REVERSE 1031 EXCHANGES

In a typical 1031 Exchange, the investor sells a property (relinquished property) and then purchases a replacement property. A Reverse 1031 Exchange works in the opposite direction, allowing the investor to first purchase a replacement property and later sell the relinquished property. A Reverse 1031 Exchange can also be used when the investor wants to acquire a property and construct improvements on this “replacement” property before taking title.

The advantage to structuring a 1031 exchange as a reverse 1031 exchange is that the investor has more than the traditional 45 days to identify his replacement property. The main disadvantage is that the investor cannot use the cash coming from the sale of his relinquished property to purchase the replacement property and if he doesn’t complete the entire exchange in 180 days the property he purchased cannot be exchanged into.

Most Reverse Exchange procedures were defined by the IRS in their Rev. Proc. 2000-37. A Reverse Exchange is generally structured by having an Exchange Accommodation Titleholder (EAT) (usually the Qualified Intermediary selected by the investor) take and hold title on the replacement property before the investor sells the property to be relinquished. Another variation is to have the Exchange Accommodation Titleholder take and hold title to the relinquished property until a buyer can be found for it. Reverse Exchanges are useful in circumstances where a taxpayer needs to close on the purchase of replacement property before a relinquished property can be sold or where the investor wants more than the normal 45 days to find replacement property.

Reverse Exchanges are also common when an investor wants to acquire a property and construct improvements on it before taking title to the property as replacement property for an exchange. This may be necessary if the value of the improvements is important to meet the 1031 restrictions that the replacement property must be of “equal or greater value” in order to avoid any tax liability.

Rev. Proc. 2004-51 issued in 2004 added an additional provision that states that any property which has been previously owned by the investor within the prior 180-days is ineligible for protection under Rev. Proc. 2000-37 safe harbor procedures.

The rules governing Reverse 1031 Exchanges can be summarized as follows:

The 5 Day Rule. A Qualified Exchange Accommodation Agreement must be entered into between the investor and the exchange accommodator titleholder (QI or Qualified Intermediary in most cases) within five business days after title to the property is transferred to the QI.

The 45 Day Rule.

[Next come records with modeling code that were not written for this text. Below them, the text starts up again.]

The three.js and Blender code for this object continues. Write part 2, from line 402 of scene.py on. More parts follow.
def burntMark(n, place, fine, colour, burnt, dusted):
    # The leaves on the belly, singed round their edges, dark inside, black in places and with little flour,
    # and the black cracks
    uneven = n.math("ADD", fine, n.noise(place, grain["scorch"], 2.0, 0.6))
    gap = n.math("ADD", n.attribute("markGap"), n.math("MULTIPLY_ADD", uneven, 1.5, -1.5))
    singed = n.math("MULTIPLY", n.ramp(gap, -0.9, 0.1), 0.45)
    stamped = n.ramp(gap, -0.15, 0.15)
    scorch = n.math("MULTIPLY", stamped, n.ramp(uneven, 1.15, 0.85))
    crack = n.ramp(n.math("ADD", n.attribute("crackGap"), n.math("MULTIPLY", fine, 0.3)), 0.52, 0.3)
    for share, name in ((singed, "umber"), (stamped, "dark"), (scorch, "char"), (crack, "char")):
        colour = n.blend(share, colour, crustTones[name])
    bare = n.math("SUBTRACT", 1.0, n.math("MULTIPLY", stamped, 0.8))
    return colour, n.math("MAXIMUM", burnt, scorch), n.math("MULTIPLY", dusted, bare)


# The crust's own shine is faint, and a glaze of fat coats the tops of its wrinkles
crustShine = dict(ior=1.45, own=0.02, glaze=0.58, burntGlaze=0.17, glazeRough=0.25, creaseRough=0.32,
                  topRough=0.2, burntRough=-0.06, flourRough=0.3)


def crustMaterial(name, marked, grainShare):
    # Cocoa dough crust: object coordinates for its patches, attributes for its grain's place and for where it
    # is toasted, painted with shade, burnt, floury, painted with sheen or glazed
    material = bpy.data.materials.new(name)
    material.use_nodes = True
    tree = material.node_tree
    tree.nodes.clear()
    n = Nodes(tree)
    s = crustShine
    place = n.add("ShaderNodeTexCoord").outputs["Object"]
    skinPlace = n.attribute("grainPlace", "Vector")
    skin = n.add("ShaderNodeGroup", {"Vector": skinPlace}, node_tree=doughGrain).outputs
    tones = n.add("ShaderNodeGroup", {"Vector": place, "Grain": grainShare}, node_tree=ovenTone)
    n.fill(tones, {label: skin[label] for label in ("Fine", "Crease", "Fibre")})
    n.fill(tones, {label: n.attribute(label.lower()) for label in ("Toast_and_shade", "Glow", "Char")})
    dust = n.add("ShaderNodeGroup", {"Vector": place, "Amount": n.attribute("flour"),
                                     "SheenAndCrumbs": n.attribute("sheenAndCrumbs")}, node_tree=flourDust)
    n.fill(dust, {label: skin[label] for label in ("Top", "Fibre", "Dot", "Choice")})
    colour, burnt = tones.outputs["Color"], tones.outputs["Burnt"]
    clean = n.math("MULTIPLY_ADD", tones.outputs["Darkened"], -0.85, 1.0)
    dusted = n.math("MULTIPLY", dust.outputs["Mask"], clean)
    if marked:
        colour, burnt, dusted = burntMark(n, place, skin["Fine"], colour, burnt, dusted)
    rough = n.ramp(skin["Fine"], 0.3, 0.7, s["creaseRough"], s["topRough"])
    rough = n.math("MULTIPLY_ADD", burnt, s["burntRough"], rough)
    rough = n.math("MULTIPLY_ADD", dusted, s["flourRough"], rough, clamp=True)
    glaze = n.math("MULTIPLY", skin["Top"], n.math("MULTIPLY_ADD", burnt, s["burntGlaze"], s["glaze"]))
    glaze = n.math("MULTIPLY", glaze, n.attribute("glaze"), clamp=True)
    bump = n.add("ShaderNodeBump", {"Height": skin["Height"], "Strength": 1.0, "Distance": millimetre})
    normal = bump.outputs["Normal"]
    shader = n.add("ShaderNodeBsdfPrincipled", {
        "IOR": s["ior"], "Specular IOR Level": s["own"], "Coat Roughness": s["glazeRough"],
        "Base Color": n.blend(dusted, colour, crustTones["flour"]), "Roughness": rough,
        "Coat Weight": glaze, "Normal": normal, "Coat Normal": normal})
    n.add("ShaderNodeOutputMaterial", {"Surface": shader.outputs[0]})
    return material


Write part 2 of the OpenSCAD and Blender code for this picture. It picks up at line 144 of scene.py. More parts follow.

The relinquished property (the property being sold) must be identified within 45 days.[MSOffice2] More than one property can be identified using similar rules to those used when doing typical 1031 Exchanges (3 Property Rule, 200% Rule and the 95% Rule).

The 180 Day Rule. The Reverse 1031 Exchange must be completed within 180 days of taking title by the QI.

Missing any of the deadlines above negates the option of completing the Reverse 1031 Exchange. The key to successfully completing a Reverse 1031 Exchange, also known as a Delayed Exchange, is good planning, having a clear set of investment objectives and having the right players on the investor’s team.

Some of the members of the investor’s team should a Real Estate Investment Strategic Advisor, a CPA, a Real Estate Attorney, a Qualified Intermediary (QI) and, a provider of qualified 1031 replacement property.

We suggest that the investor consult with each member of their team as they step through their 1031 Exchange.